The auction begins. The horses, sold by the pound, are released singly or in small groups onto a scale located in a pit. Their weights are displayed electronically overhead and the bidding starts. Four hours later, it’s over. The advocates have outbid the kill buyers for every horse. In the end, 170 are saved from slaughter.
By the time the auction ends,  30 volunteers have lined up with pickup trucks  and stock trailers to transport the horses to the safety of a local feedlot that has been leased temporarily to house them.  By evening, all the horses are safe, and the real work begins.

The foals are unloaded at the feedlot in Fallon, after being saved from slaughter and transported from the Fallon Livestock Exchange

July 2010 to June 2012. Fallon, Nevada.
Rescuing 170 horses from the hands of kill buyers is a laudable feat in and of itself, but caring for them and finding long-term solutions is quite another.
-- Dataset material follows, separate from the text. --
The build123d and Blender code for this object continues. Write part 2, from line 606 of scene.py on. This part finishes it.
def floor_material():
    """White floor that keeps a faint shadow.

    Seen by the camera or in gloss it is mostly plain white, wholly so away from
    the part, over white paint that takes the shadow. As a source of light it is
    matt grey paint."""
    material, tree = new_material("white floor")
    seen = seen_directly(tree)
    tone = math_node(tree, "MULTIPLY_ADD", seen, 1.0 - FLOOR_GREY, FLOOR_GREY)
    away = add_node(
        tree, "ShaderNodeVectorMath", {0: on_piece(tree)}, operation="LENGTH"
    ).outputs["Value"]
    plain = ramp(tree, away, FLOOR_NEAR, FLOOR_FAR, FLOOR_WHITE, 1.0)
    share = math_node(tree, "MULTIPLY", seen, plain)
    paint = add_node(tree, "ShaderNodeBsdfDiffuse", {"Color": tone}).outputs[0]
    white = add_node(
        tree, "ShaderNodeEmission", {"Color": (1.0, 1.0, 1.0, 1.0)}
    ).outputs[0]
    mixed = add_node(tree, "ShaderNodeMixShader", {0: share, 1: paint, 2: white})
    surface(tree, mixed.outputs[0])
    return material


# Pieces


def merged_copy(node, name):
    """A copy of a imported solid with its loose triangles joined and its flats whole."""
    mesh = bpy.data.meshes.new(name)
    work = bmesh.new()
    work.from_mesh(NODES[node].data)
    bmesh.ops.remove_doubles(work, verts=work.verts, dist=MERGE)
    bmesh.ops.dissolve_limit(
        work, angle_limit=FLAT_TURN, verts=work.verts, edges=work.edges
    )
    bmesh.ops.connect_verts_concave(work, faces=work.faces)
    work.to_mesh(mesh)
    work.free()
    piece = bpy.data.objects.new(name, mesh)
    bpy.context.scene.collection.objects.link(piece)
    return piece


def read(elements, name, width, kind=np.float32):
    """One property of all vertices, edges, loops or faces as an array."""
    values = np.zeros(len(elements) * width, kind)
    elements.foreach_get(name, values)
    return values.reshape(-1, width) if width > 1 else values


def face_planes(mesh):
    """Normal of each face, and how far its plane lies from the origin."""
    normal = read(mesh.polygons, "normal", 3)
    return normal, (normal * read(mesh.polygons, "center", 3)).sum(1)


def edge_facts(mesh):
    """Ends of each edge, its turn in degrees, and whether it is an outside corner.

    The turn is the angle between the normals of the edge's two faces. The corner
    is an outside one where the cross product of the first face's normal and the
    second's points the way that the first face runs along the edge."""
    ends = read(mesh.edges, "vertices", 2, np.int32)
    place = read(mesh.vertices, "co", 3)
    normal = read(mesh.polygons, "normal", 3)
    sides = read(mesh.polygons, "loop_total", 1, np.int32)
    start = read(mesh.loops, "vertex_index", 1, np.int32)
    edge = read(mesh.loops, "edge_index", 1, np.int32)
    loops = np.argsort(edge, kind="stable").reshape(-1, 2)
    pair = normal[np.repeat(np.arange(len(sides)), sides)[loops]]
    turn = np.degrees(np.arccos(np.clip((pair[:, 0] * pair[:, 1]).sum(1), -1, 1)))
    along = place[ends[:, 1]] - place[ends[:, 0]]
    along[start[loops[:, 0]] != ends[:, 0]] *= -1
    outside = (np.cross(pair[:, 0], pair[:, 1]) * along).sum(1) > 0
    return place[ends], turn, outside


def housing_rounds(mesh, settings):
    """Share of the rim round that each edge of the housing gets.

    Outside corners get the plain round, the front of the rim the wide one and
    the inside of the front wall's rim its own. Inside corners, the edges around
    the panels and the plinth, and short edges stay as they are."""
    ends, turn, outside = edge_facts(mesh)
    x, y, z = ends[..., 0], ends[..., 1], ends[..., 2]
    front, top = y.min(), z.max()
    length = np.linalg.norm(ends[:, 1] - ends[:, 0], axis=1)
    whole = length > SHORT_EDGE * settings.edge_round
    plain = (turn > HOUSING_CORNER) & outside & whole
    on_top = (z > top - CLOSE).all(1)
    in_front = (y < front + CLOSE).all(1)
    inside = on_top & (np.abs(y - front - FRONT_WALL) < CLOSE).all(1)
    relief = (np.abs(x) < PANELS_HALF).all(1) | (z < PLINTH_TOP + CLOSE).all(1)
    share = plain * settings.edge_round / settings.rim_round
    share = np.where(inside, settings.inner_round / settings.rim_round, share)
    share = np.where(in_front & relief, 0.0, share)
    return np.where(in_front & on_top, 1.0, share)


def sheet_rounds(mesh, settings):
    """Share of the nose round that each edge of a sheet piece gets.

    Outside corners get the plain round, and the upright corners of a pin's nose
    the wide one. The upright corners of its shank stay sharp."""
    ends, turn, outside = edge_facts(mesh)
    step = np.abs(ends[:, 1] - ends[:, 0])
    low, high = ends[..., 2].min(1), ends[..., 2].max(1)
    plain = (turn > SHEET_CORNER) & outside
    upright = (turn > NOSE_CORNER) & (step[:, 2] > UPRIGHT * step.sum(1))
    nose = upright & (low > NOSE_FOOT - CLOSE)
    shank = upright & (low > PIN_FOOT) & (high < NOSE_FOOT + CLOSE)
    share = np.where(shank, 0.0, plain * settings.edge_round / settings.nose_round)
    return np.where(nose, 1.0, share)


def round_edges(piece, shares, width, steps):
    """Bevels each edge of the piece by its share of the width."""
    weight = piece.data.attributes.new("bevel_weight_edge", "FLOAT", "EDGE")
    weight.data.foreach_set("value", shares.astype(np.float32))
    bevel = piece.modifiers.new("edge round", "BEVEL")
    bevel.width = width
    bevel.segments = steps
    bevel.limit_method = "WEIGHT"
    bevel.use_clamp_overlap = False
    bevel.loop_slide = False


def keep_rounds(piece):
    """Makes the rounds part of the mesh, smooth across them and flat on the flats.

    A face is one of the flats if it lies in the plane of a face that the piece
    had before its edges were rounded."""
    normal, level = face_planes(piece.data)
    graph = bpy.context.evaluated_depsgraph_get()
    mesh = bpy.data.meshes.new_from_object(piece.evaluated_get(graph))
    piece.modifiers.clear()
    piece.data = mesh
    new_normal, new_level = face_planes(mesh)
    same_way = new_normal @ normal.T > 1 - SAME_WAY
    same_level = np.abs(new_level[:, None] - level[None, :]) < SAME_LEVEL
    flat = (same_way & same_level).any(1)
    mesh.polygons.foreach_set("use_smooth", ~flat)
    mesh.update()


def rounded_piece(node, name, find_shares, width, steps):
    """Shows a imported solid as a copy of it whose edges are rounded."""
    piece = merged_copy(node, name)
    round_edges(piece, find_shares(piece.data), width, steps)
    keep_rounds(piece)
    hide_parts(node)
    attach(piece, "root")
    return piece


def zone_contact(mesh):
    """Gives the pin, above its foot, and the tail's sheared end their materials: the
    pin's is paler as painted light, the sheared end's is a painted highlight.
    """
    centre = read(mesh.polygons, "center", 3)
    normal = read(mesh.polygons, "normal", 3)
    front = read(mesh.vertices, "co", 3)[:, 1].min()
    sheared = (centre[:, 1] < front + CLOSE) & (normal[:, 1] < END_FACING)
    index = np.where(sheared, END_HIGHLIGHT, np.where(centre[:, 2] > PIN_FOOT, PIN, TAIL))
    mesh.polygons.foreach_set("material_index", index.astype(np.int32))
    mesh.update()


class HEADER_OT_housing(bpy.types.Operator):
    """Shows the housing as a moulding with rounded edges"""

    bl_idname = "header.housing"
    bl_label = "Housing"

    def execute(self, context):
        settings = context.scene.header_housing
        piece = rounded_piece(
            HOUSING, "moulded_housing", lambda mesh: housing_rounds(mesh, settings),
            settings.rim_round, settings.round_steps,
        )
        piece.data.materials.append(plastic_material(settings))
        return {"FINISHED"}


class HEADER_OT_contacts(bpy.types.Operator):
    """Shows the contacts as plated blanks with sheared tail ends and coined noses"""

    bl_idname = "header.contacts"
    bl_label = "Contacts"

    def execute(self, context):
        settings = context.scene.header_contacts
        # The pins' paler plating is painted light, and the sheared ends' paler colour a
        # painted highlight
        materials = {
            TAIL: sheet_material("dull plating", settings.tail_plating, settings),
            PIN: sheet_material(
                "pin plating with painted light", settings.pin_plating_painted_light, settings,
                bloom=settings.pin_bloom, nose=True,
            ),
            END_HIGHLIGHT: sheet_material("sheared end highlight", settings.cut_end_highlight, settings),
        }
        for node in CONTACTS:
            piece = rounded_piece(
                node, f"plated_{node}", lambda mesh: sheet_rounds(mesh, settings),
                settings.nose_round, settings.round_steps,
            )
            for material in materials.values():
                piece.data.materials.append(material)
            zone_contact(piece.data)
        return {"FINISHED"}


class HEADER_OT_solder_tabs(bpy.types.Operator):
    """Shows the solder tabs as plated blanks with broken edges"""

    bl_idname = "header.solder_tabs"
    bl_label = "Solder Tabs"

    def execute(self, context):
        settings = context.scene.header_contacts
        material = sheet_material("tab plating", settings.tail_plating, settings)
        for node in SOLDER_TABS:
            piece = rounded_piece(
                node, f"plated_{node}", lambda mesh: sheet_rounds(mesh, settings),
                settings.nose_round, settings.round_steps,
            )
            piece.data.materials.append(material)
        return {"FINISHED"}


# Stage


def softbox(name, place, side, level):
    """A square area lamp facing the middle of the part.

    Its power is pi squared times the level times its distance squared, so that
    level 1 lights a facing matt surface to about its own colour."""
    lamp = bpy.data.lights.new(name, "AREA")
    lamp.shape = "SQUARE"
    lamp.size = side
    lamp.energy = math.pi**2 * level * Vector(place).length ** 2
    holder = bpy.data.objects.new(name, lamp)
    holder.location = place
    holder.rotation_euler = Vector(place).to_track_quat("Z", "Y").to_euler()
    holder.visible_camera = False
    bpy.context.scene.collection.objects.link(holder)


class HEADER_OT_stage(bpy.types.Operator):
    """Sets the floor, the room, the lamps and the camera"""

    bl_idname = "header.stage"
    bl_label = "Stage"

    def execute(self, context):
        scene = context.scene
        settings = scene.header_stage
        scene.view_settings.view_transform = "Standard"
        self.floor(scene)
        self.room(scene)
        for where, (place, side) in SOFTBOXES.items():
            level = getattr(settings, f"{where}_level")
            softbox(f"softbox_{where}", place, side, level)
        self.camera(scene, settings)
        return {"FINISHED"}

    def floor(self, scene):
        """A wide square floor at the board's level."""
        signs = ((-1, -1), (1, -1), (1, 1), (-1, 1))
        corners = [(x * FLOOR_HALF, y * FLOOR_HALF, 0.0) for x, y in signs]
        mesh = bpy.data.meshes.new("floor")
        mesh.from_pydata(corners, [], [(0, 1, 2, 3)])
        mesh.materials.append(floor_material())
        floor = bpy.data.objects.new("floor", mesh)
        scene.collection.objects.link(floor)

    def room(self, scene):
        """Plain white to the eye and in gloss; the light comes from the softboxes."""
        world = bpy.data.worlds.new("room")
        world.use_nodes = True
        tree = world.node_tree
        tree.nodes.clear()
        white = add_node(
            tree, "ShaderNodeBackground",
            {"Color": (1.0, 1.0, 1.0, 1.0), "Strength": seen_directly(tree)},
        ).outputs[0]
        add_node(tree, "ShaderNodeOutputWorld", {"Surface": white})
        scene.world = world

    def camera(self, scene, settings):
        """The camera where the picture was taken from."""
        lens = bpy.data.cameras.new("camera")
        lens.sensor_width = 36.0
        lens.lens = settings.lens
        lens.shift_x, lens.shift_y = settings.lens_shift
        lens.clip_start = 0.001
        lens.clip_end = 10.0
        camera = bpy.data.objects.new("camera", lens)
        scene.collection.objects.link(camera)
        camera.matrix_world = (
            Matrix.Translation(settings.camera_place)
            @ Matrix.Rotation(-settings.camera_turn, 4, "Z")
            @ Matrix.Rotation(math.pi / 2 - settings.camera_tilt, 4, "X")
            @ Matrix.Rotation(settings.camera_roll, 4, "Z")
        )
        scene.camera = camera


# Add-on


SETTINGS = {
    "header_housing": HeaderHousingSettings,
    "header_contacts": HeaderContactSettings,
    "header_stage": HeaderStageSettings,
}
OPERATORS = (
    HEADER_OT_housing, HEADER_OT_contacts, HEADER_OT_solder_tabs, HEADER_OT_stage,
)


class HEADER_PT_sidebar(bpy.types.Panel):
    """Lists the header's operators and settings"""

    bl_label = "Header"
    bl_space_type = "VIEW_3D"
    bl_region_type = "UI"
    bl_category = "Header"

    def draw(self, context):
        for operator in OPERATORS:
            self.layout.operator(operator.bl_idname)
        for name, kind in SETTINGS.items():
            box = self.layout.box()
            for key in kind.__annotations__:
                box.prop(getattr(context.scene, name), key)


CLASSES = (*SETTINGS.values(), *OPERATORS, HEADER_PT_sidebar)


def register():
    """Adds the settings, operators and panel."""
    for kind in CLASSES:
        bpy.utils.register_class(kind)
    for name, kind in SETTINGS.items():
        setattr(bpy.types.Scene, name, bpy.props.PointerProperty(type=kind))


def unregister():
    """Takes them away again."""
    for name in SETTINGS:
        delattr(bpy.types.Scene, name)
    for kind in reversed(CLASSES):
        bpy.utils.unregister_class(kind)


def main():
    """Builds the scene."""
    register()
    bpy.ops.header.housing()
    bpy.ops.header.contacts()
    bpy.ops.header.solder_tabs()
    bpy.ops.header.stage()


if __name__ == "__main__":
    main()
“When we undertook this rescue, I didn’t really know what it would take to care for this many wild horses,” explains Price. “All I knew is that it was wrong for the BLM and the Nevada Department of Agriculture to dump these horses at a livestock auction where they would be sold for slaughter. More than half of these horses had come down out of federally protected Herd Areas, and they should have been given protected status. When I heard about their plight, I wanted to  save them.”
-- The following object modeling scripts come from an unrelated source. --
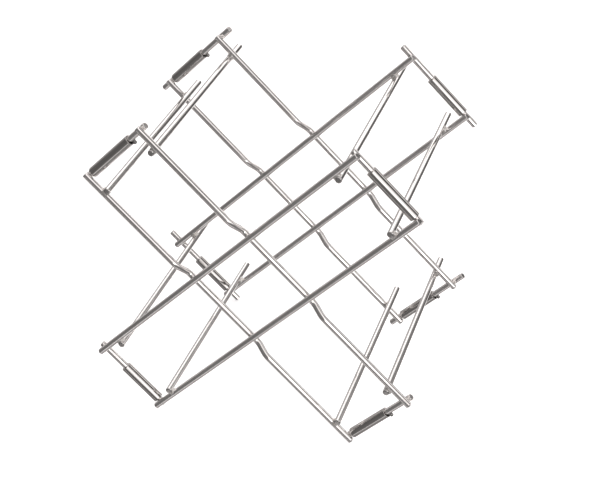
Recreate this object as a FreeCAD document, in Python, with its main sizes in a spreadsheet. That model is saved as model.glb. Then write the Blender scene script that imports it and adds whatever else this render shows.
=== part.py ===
import FreeCAD, Part
import math
import os
import Sketcher

# Cross-shaped stand of polished round rod, all sizes in millimetres.
# Two X-shaped frames, front and rear, are tied together by eight spreaders.
# Each frame is a pair of straight rods crossed by a pair of joggled rods.
# The joggled rods step back behind the straight rods where they cross.
# An end bar closes each arm, and a loose tube sleeve turns on every end bar.
# X runs to the right, Y from the front frame to the rear one, Z is up.
# The origin is on the ground, under the middle of the stand.

SIZES = {
    "rod_dia": 8.0,               # every rod, end bar and spreader
    "end_chamfer": 0.6,           # broken edge of the cut rods
    "straight_rod_length": 460.0,
    "joggled_rod_length": 450.0,
    "rod_spacing": 98.0,          # between the axes of the two rods of an arm
    "frame_gap": 256.0,           # between the front and rear rod planes
    "arm_angle": 45.0,            # rise of the straight rods
    "weld_bite": 0.25,            # how far two welded rods sink into each other
    "joggle_clear": 2.0,          # from the crossed rod's side to the joggle
    "bend_radius": 20.0,
    "bend_angle": 26.0,
    "bar_inset": 5.0,             # from the rod tips to the end bar's axis
    "front_bar_overhang": 2.0,    # end bars, past the outer sides of the rods
    "rear_bar_overhang": 13.5,
    "spreader_reach": 194.0,      # from the crossing's centre, along the arms
    "spreader_front": 5.0,        # past the front rod plane
    "spreader_tail": 38.0,        # past the rear rod plane
    "spreader_round": 1.6,        # rounded spreader ends
    "sleeve_wall": 1.5,
    "sleeve_play": 0.85,          # radial room on the end bar
    "sleeve_sag": 0.45,           # how far a sleeve hangs below its bar's axis
    "sleeve_room": 31.6,          # from a sleeve's upper mouth to the upper rod
    "long_sleeve_room": 19.6,     # the same, at the two upper front sleeves
    "sleeve_edge": 0.4,           # broken edge of the sleeve mouths
    "end_gap": 0.4,               # sleeve to lower rod, and sleeve to stop
    "stop_dia": 4.5,
    "stop_height": 4.4,           # from the end bar's surface
    "stop_dome_share": 0.42,      # dome radius, as a share of the stop's diameter
    "spreader_bead_ring": 2.9,    # weld collars: ring radius and thickness
    "spreader_bead_thick": 1.15,
    "tack_ring": 2.4,
    "tack_thick": 0.8,
}

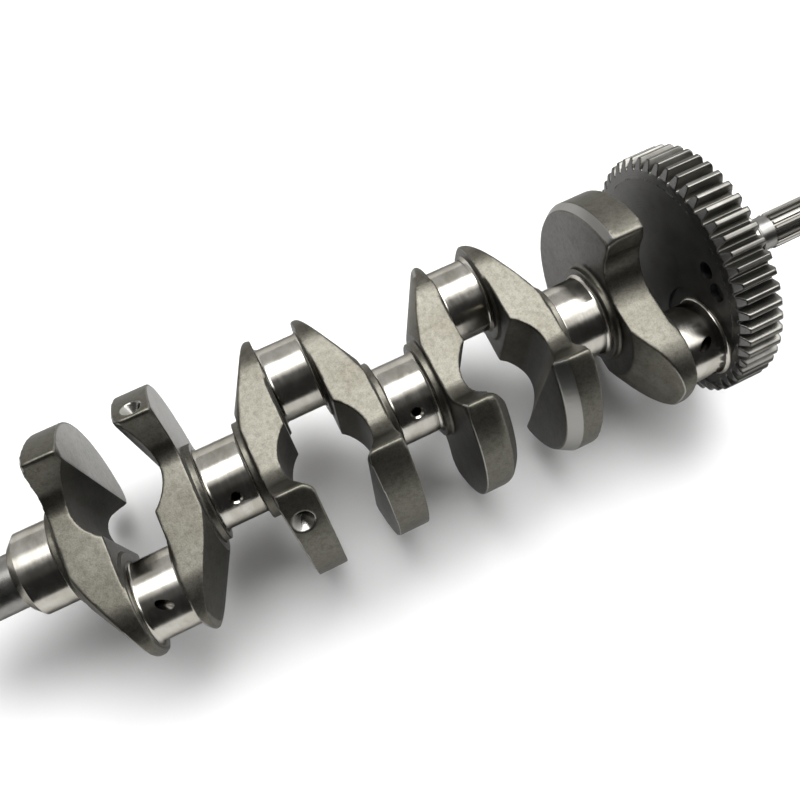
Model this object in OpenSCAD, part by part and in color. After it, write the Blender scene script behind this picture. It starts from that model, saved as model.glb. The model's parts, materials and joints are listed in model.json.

As the search for a long-term solution went on, the horses were kept on the feedlot, where feeding them alone cost $10,000 a month. All the stallions had to be castrated. The horses were run through chutes to be vaccinated, microchipped, have their blood drawn and their feet trimmed.
“Ironically, we found ourselves doing what the BLM does when it removes horses from the range, and real cost of taking them from the wild and managing them in holding pens became clear,”  Price added.
In the end,  Price secured a ranch in northern California where the horses will have a home for life.
June 26, 2012, Northern California
 It is a bright, sunny northern California day, and a small crowd of onlookers gathers in anticipation. Price is there, along with some friends and the former owners of the ranch, who have brought their grandchildren along to witness the horses take their first steps toward freedom after their long ordeal.
Under the expert guidance of ranch manager Mike Holmes, who has overseen the care of the horses for the past two years, three truckloads of horses safely make their way from Fallon, Nevada to their new home on the range.
They explore tentatively at first then take off for what must seem a vast expanse after two years of living in pens.
After two weeks, the horses are still exploring their spacious new environment under the watchful eye of Holmes and his son Randy, who tend to the ranch and make sure its inhabitants are safe and secure. Theirs is a rare happy ending in the ongoing saga of America’s wild horses and their struggle to survive.
On the two year anniversary of the rescue, Price reflects on her experience and what she has learned.
“Caring for wild horses takes enormous resources and involves many challenges,” she observes. “I have a much better understanding of what the BLM faces when horses are removed from the wild. I am more committed than ever to finding a good way to manage these horses on the range where they belong.”
“These wonderful horses have brought great joy to my life, and the experience of releasing them out onto the range again was deeply gratifying,” Price continues. “I am lucky to have had the resources to save these horses, but I also feel strongly that there is a better way. I would like to see the BLM more actively using fertility control to manage  wild horses on the range and stop rounding them up and removing them from the wild, a practice that is inhumane and unsustainable.”
Article by Suzanne Roy, AWHPC Campaign Director, July 11, 2012.